BigCos, or the large corporations in your region, are hungry for innovation and hold vast resources for validating and scaling new technologies and methodologies. So build a list of influential BigCos and start by targeting a handful of executives who have an innovation role or serve on NFP boards in the community. These players can then network you to others. Invite these “Innovation Champions” to a series of cross-sector activities to better understand their innovation needs and technology priorities—and get experts from venture capital or professional services firms to help facilitate. These activities combined with secondary research will help you identify common innovation themes across companies. From there, you can start to identify and match startups whose capabilities align with BigCo needs. Innovation Challenges and other informal events can help get all of these players in the same room, ideating against shared problems and solutions. The real objective is for these early relationship-builders to result in exchanged value through betas or paid pilots, where business problems are solved for BigCos and revenue plus validation are fueled for startups. This way, BigCos occupy the demand side of the innovation economy and startups provide the supply.

Learn more about activating BigCos in the full article.

We ecosystem builders need to keep our region’s “taxonomy inventory” of startups—who they are, what they are building and for whom, their key customers, key growth performance data, employee count and investors. This startup innovation supply data is key to ecosystem reporting (i.e. density + maturity, employee growth, capital raised). It enables you to collect insights and success stories, which can then be leveraged to curate even more relationships and introductions to new customers and investors. Establishing and maintaining a baseline of data is essential for long-term ecosystem building.

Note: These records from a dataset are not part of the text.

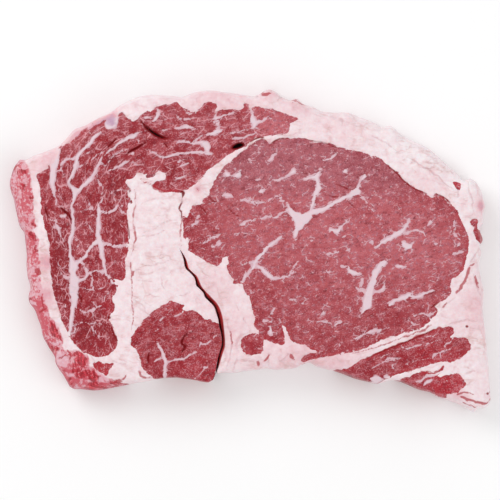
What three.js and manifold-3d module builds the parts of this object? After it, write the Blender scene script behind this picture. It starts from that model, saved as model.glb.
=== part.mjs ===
// Raw ribeye steak, one slice of beef rib lying flat on one of its two cut faces.
// It is a single solid: a broad round eye of lean on the right, a crescent of cap muscle arching over the
// left, a wedge of seam fat between them with a small round muscle at its foot, and a thin tail at the lower
// right. The eye and the wedge have come apart along a crack that runs right through and opens at the lower
// edge. One side of it stands upright, and the other slopes down to a ledge where the two nearly meet.
// Millimetres, +Z up. The origin is the middle of the outline's bounding box, on the surface that the
// steak lies on.

import * as THREE from 'three';
import { mergeVertices } from 'three/addons/utils/BufferGeometryUtils.js';
import Module from 'manifold-3d';

// ---------------------------------------------------------------- driving dimensions, mm

const LENGTH = 220; // widest span, left to right
const THICKNESS = 25; // highest point of the upper cut face
const BELLY_HEIGHT = 8.5; // where the sides stand out furthest
const CRACK_LEDGE = 18.5; // and where the two sides of the crack do
const UNDERCUT = 2.4; // how far the sides tuck back in again at the foot
const LEAN_DIP = 0.5; // how far a muscle sinks below the fat that frames it
const BORDER_SOFTNESS = 1.6; // half width of the slope between fat and muscle
const SHOULDER_DROP = 1.9; // how far the upper face rolls down towards its rim
const SHOULDER_REACH = 7; // how far in from the rim that roll starts
const SEAM_FURROW = { depth: 0.8, reach: 1.6 }; // the seam's depth, and its half width
const WELD_DISTANCE = 1e-4; // points nearer each other than this are one

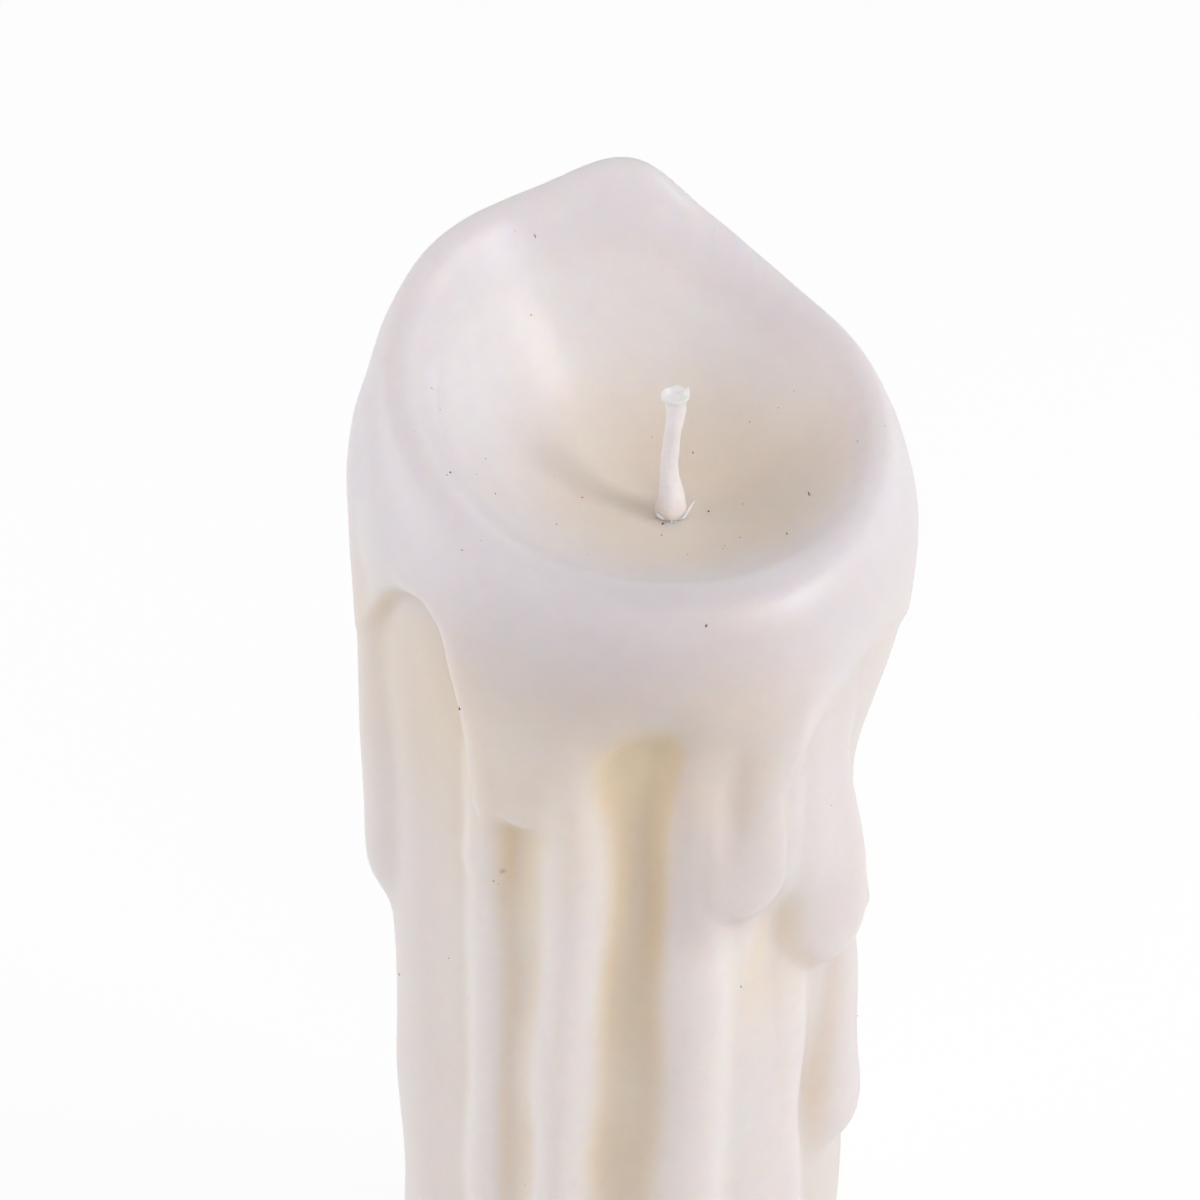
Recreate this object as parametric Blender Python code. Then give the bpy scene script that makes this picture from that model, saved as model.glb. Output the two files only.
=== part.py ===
"""A melted pillar candle: one cast body of wax with a burnt-out bowl and frozen runs, and its wick.

The wax is described by a field that is negative inside the wax, and a surface net turns the field
into a mesh. The lengths below are in millimetres, and MM turns them into Blender's metres. The
candle stands on z = 0 with its axis on Z. An angle of 0 degrees faces -Y, the front, and positive
angles go towards +X.
"""

import math
from collections import namedtuple

import bpy
import numpy as np

MM = 0.001

# Pillar
CORE_RADIUS = 24.6          # between the runs
FLARE_FROM = 90.0           # the pillar widens from here up to the underside of the rim
FLARE_TO = 114.0
BASE_ROUNDING = 0.8

# Bowl
BOWL_CENTRE = (4.9, 0.0)
BOWL_FLOOR = 120.6
BOWL_CREST_RADIUS = 27.0
BOWL_POWER = 2.4            # 1 would be a cone, and higher is flatter near the wick
BOWL_SHELF_SLOPE = 0.25     # of the flatter band between the bowl and the crest
BOWL_SHELF_BLEND = 0.3
BOWL_EVEN_TO = 0.5          # below this share of the way out, the crest's small waves do not show
RIM_LEAN = 2.6              # how far the outside leans in by the crest
RIM_LEAN_FROM = 15.0        # below the crest

# Wick
WICK_X = 4.9
WICK_RADIUS = 0.95
WICK_FOOT = 6.0
WICK_CLEARANCE = 0.3
WICK_SIDES = 12
BORE_SIDES = 24
BORE_TOP = 135.0

# Mesh of the wax
CELL = 1.1
REACH = 34.35
TOP = 154.0
FACES = 9000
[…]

Overall, ecosystem builders need to be strategic with startup engagement. Startup founders and their teams have to stay focused on product build- out, customer growth, and talent recruitment and retention. Time is
their most precious resource. To engage startup founders and their teams, the ecosystem builder must architect consistent value-adding activities that are both low cost and low friction—easy to access, consume, and apply to their business. Outbound communication to the startup database is critical to driving momentum with community building.

The calendar of activities needs to be visible, yet individuals need to be invited and if they can’t engage, they need to hear quickly what value was exchanged from those who did attend. Word spreads fast across startup communities. Satisfaction amongst the startup community builds trust and sets a foundation for attracting and retaining even more founders and talent. Entrepreneurs also want access to specific functional expertise, mentorship, customers, and over time, and if they are high-growth potential companies, they will need investors. Those early stage startups will need introductions to potential funders and mentors—and oftentimes accelerators like YCombinator (California only), Techstars (Global and Cross Sector) and Gener8tor (Midwest and cross sector) that actively recruit from ecosystems.

Learn more about activating startups in the full article.

Growth capital is the life blood of an innovation economy. Regardless of the source—whether family, friends, grants, revenue, angels, angel networks, early stage capital, or institutional rounds—growth capital is critical to the health of the ecosystem. Ecosystem builders must have clear paths to capital mapped out for the region. A major part of the role is education and readiness of founders to know what must be true for them to raise outside capital. Creating and strengthening relationships with all capital sources inside the region is important. In addition, based on startup growth and maturity, ecosystem leaders will need to consider building connections outside their city/region with emerging managers of seed funds that are looking for high growth, well-priced deals for their portfolio. Steve Case and Anna Mason of the Rise of the Rest and Cintrifuse’s unique Fund of Funds strategy are powerful examples of how investors can build awareness of new ecosystems. Finally, these efforts must all show metrics of success such as the amount of risk capital raised. These numbers are showcased by a range of ecosystem reports and data that can be pulled from self-reported databases like PitchBook and Crunchbase.

Learn more about activating investors in the full article.

Ecosystem leaders can help universities actively participate in their region’s innovation economy by proactively reaching out to engage university leaders in understanding talent needs, research questions, and commercial opportunities. Aligning such efforts with the mission of the universities is a critical first step. When ecosystem leaders can make it easy for universities to lean into values they already champion, collaboration opportunities become clearer and universities see their role in sync with the mindsets of local entrepreneurs and startups. When regions get this right, startup ideas emerging from university research labs can be validated inside BigCos and supported by investors with access to teams experienced in launching successful businesses. Entrepreneurship can be taught at the college level and the startup community can be visibly present to universities as a means of retaining talent in the region after students graduate. Talent and skills developed inside universities can hold direct value to the innovation ecosystem. Miami University and the University of Louisville are shining examples of strong entrepreneurial programs with robust community engagement.

Learn more about activating universities in the full article.


If we aim to create a sustainable innovation economy, we must work with influential leaders of entities in each node, as well as other ecosystem builders who lead specific entities (such as accelerators, incubators, co- working spaces, and other entities and programs that deliver value to entrepreneurs). We all must align around a common vision, embrace a growth mindset, create conditions to attract talent, and build bridges between key nodes in the ecosystem. We must teach everyone to understand each others’ worlds and be active collaborators to remove real and perceived obstacles to innovation. We have to understand and drive momentum for all the nodes and all the entities engaged in ecosystem building. Startups, BigCos, Government, Universities, and Investors must find shared goals and opportunities, and innovate together. It’s your role as an ecosystem builder to see across institutions, across silos, and across capabilities to connect and unite regional innovators who are taking a deliberate risk to bring to life to new products, processes, and businesses. Economic vibrancy through the activation of talent and innovation is the ultimate shared outcome.